Whatever the truth is, the ambiguity of his look seems to fascinate. On a recent Comedy Central Roast, it was a touch point for many of the jokes. "If at any point James fully opens his eyes tonight, there will be six more weeks of summer," said one roaster. And another: "I've heard of a lazy eye, but that left one is collecting unemployment."
But despite the habitual pull of the idea of embodied transparency, there are moments, Zunshine argues (in her book Getting Inside Your Head), when our belief in it evaporates. As she puts it:
"As soon as a culture becomes aware of an established niche for representing embodied transparency, this niche is vulnerable to subversion and parody."
One "niche" where this occurs in our times is Reality Television. As a genre, such programs promise a raw look at the inner emotional states of their characters. As Zunshine writes, because the people on such shows are not professional actors, "the assumption...is that participants...are not good at faking or concealing their feelings."

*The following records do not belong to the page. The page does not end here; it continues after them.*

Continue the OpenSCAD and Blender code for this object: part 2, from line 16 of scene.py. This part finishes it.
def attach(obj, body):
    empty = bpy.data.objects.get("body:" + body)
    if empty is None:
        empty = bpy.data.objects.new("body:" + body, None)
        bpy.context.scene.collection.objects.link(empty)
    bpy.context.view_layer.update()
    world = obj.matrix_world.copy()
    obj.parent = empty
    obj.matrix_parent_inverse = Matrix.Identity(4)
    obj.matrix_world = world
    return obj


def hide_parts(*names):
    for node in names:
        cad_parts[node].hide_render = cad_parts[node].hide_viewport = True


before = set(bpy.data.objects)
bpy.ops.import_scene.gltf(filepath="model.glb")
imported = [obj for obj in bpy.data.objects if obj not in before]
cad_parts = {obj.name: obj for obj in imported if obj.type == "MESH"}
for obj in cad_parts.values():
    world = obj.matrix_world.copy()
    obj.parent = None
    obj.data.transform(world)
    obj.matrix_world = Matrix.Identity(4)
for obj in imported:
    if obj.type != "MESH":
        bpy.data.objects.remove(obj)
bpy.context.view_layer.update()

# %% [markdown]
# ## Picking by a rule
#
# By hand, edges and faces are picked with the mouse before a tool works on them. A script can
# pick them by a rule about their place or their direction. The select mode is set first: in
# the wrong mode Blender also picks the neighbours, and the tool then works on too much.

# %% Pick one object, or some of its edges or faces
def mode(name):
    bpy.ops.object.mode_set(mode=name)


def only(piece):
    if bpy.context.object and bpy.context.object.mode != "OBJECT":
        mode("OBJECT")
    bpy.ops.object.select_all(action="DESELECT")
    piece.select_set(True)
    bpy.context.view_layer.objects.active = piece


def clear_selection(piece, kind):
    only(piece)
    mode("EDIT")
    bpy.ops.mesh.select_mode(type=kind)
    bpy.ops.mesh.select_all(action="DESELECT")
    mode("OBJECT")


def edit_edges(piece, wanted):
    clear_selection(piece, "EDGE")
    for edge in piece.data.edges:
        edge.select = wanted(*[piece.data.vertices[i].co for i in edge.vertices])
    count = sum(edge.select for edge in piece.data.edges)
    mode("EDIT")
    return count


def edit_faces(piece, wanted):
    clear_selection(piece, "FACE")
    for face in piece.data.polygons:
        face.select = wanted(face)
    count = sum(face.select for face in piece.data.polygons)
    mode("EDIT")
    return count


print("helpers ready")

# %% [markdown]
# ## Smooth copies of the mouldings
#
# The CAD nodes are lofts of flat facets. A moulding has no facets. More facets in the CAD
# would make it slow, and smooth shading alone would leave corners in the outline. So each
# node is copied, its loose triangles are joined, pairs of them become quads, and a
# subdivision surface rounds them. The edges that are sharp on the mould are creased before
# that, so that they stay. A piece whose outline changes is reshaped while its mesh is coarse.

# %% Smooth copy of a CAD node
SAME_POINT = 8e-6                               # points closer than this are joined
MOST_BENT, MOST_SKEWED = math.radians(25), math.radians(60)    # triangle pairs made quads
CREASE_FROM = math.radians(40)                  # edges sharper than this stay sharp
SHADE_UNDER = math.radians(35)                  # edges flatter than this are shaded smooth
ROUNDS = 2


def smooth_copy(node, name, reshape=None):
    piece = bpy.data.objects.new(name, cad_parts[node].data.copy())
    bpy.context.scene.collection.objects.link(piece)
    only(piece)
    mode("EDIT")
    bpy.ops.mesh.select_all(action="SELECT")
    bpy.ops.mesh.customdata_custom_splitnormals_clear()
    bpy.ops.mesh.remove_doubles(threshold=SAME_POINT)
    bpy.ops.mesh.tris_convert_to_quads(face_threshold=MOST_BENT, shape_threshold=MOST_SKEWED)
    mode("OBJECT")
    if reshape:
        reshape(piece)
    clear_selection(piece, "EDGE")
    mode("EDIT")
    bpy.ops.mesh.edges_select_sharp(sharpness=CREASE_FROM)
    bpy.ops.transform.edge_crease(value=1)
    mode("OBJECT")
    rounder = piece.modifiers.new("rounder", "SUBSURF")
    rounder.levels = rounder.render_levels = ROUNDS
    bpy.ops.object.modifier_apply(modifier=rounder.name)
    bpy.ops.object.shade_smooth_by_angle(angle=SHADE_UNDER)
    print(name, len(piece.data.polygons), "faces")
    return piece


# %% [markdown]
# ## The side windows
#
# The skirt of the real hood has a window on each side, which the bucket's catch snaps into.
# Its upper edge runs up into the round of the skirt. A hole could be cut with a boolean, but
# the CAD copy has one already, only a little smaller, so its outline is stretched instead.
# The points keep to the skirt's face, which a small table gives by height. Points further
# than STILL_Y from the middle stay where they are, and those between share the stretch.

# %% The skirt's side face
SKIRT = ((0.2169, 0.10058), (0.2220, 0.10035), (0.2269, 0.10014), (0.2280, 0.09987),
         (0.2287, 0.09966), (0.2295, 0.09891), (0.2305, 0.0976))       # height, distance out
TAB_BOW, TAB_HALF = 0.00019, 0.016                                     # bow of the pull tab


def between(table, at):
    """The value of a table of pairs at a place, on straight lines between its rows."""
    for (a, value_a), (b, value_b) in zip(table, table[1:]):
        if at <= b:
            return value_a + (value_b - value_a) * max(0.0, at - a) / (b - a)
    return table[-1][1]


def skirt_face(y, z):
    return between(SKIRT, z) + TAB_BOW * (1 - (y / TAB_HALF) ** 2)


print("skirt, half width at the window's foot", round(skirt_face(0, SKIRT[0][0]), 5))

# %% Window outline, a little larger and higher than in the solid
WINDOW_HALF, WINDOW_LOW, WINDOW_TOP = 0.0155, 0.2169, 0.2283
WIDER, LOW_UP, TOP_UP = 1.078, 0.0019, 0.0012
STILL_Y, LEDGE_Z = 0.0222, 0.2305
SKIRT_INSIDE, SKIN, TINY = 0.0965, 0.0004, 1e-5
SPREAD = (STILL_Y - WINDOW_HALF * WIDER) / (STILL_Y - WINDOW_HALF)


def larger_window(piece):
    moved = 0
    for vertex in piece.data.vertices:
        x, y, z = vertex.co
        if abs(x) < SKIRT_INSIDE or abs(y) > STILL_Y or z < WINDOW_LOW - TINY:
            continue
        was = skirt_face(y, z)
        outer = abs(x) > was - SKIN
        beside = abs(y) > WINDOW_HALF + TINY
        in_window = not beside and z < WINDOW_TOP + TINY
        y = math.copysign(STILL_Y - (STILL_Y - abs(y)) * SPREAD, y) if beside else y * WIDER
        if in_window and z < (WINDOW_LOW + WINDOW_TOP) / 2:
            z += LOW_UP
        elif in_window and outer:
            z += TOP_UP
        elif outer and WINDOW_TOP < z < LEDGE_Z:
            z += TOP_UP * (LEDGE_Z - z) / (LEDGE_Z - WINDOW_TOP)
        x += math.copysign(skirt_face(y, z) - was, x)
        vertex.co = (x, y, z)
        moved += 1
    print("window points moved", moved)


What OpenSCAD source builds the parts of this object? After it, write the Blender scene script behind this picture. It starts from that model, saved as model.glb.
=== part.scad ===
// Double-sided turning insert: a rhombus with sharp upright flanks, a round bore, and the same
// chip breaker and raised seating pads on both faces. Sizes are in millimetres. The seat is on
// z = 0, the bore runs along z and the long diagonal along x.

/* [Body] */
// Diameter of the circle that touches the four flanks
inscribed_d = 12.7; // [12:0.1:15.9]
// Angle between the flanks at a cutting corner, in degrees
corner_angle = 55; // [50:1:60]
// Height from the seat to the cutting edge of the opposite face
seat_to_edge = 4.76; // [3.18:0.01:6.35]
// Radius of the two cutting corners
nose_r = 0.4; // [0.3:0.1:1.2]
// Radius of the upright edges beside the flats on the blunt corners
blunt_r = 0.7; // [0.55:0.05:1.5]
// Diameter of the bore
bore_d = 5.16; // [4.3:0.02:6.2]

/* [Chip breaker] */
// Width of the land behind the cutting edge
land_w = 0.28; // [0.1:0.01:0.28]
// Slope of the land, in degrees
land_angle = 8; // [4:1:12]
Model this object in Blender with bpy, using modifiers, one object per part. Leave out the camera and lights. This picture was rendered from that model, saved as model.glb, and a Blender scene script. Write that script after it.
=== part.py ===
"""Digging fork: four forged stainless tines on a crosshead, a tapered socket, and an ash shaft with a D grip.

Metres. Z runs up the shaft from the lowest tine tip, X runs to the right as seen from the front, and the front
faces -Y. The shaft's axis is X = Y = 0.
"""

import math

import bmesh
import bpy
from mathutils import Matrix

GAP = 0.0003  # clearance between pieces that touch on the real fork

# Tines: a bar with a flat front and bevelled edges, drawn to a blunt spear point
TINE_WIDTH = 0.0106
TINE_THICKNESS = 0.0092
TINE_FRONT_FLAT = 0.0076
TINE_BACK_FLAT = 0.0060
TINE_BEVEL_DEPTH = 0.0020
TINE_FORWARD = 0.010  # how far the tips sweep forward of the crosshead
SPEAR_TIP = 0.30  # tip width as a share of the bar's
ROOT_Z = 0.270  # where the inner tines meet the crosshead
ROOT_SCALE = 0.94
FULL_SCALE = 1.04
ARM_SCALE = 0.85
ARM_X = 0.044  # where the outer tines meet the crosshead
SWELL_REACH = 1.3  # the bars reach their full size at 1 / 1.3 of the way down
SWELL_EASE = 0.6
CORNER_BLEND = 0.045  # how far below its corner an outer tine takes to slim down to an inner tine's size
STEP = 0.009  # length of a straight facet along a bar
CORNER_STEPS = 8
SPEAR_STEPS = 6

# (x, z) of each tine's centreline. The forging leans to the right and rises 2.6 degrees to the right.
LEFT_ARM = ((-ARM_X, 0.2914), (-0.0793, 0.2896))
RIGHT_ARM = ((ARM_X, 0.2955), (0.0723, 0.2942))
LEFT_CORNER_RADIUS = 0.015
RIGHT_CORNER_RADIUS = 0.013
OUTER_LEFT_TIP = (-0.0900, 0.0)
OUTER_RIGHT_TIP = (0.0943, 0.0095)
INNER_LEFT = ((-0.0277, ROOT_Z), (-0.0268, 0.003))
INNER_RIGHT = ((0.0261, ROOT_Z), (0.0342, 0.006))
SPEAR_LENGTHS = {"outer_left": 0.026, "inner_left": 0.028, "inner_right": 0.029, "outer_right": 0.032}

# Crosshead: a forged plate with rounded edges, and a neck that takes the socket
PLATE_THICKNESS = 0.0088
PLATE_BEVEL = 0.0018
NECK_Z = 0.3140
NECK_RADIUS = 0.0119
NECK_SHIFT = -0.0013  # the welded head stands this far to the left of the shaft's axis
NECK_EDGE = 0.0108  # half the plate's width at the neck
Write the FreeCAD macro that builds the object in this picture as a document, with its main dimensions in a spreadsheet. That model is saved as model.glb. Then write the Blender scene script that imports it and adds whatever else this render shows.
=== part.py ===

Yet, because the emotive situations and gestures seem overdone (and are repeated with such regularity on so many reality shows), the genre is frequently mocked for being "stagy." As a result, though Reality TV aims for authenticity, it's often written off as artificial or manipulative.
But then, to make things even more complicated, there are also times, as Charles Bernstein has described in his now classic essay, "Artifice of Absorption," when literary or artistic works can actually heighten their emotional impact precisely by making us aware of their aesthetic devices; i.e., when creative work gains authenticity by admitting to its artificiality.